Thanks for posting your essay of your brain model; I'm looking forward to
your view of the "consequences". Your posting gave me an opportunity to
compare our Anthrobotics "intelligent-entity" models and software to your
"wetware" model; and there are many areas where they are very, very
similar.
Since we have worked with primarily non-distributed processing, our ideas
and models are necessarily more explicit than yours -- and I am wondering
how explicit your "objective framework for knowledge representation" is.
Some areas in which we may differ somewhat might be discussed in email if
you wish, for example:
1. We had the best results very explicitly differentiating "relevancy"
computations from "perception/prediction" computations; among other
things, this means that our entity can learn new "perception/prediction"
things that are not "relevant", including about somewhat-wildly-new input.
2. We required servicing separately "cognitive" learning -- about
perception-prediction -- and "relevancy" learning -- about plans and
goals; and the way of servicing learning was quite different in each case.
3. We required forms of "knowledge representation" which appear to
explicitly shadow the forms of natural language and explicitly require the
kinds of similarities which humans talk about and learn from.

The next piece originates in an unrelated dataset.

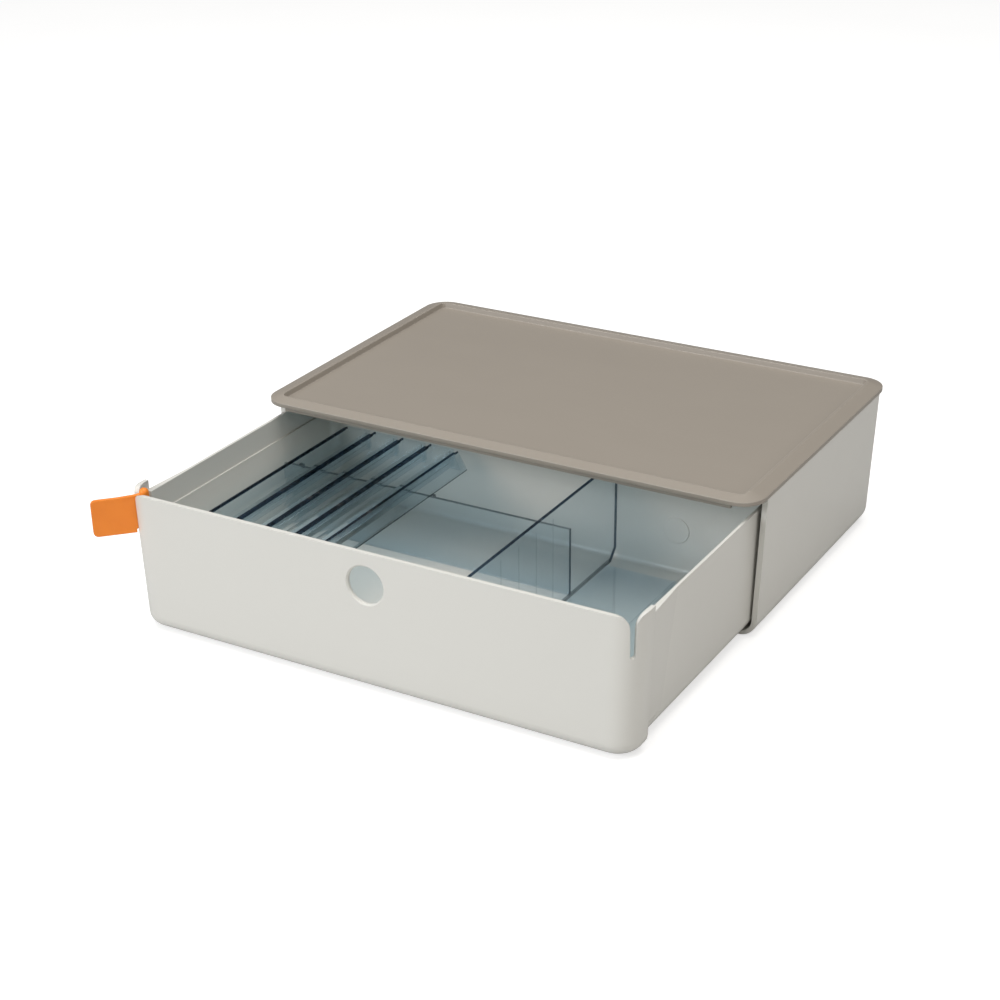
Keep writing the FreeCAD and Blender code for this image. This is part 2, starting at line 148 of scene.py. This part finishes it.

One of our most fascinating results was that we found that the kinds of
computation required to do our "hardest" parts broke down to an identical
primitive computation -- which can be done in a massively parallel
arrangement -- and it might be interesting to acquaint "wetware" (and
neural net people?) with that to see if it helps them understand what their
"nets" are doing most of the time.
[We are still looking for a conference or place to publish -- but we
should have a home page up shortly with more details]
So thanks in advance for your next installment -- not many throw their
overall thinking/models into cyberspace for review. I'll be happy to
have some email discussions in your areas if you do not object.